Ukraine-Krieg erhöht die Inflationssorgen
Dabei hatte die Fed im FOMC-Statement den Fokus durchaus auf den Ukraine-Krieg und die damit verbundenen Unsicherheiten sowie den zusätzlichen Aufwärtsdruck auf die Inflation gerichtet. Die bisher erwähnten Auswirkungen der Corona-Krise auf die Wirtschaft wurden dagegen fast vollständig gestrichen. Doch wahrscheinlich gerade wegen des durch den Ukraine-Krieg zusätzlich angefachten Preisdrucks wurde die vorbereitete und somit mehrheitlich erwartete Anhebung des Leitzinses um 25 Basispunkte auf eine Spanne von 0,25 % bis 0,50 % beschlossen.
Zudem hält die Notenbank laut Statement „fortlaufende Erhöhungen“ für angemessen. Konkret deuten die sogenannten „dotplots“ mehrheitlich auf 7 Zinsanhebungen im laufenden Jahr hin, was Zinsschritte auf jeder kommenden Sitzung erwarten lässt.
(Quelle: federalreserve.gov)
Ebenso zeigen die aktuellen Projektionen der Notenbank im Median bis Ende des Jahres einen Leitzins von 1,9 % an.

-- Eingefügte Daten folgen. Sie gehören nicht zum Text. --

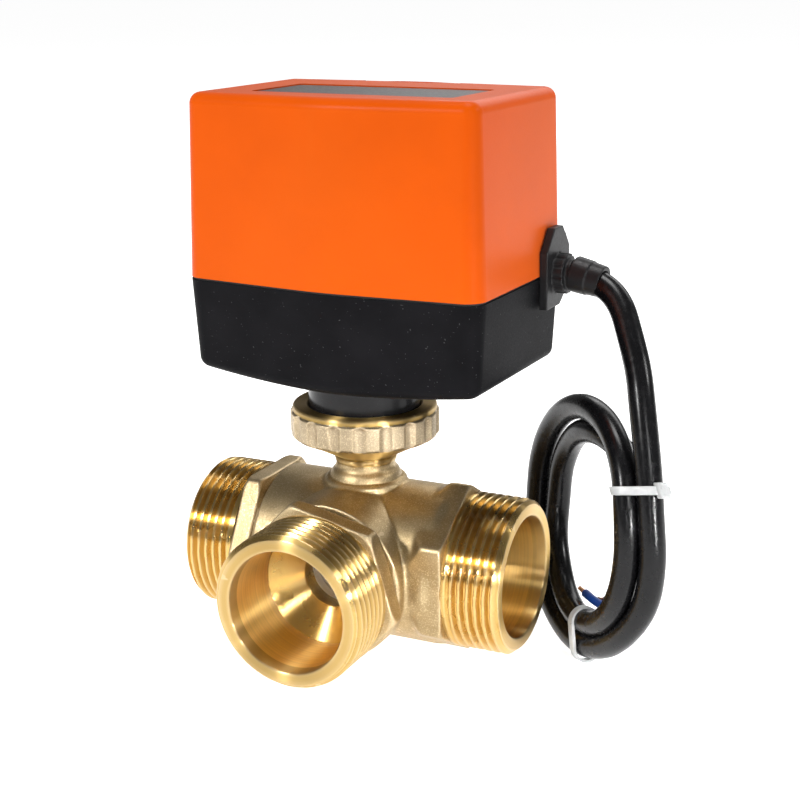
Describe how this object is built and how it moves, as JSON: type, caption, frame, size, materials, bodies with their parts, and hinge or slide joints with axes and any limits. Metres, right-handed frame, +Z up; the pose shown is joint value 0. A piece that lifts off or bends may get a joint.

Ende 2023 sollen es 2,8 % sein. Das würde weitere 3 oder 4 Zinsanhebungen im kommenden Jahr bedeuten.
(Quelle: federalreserve.gov)
Außerdem wurde für eine „der nächsten Sitzungen“ die Reduzierung der Bestände an Staatsanleihen und hypothekenbesicherten Wertpapieren angekündigt.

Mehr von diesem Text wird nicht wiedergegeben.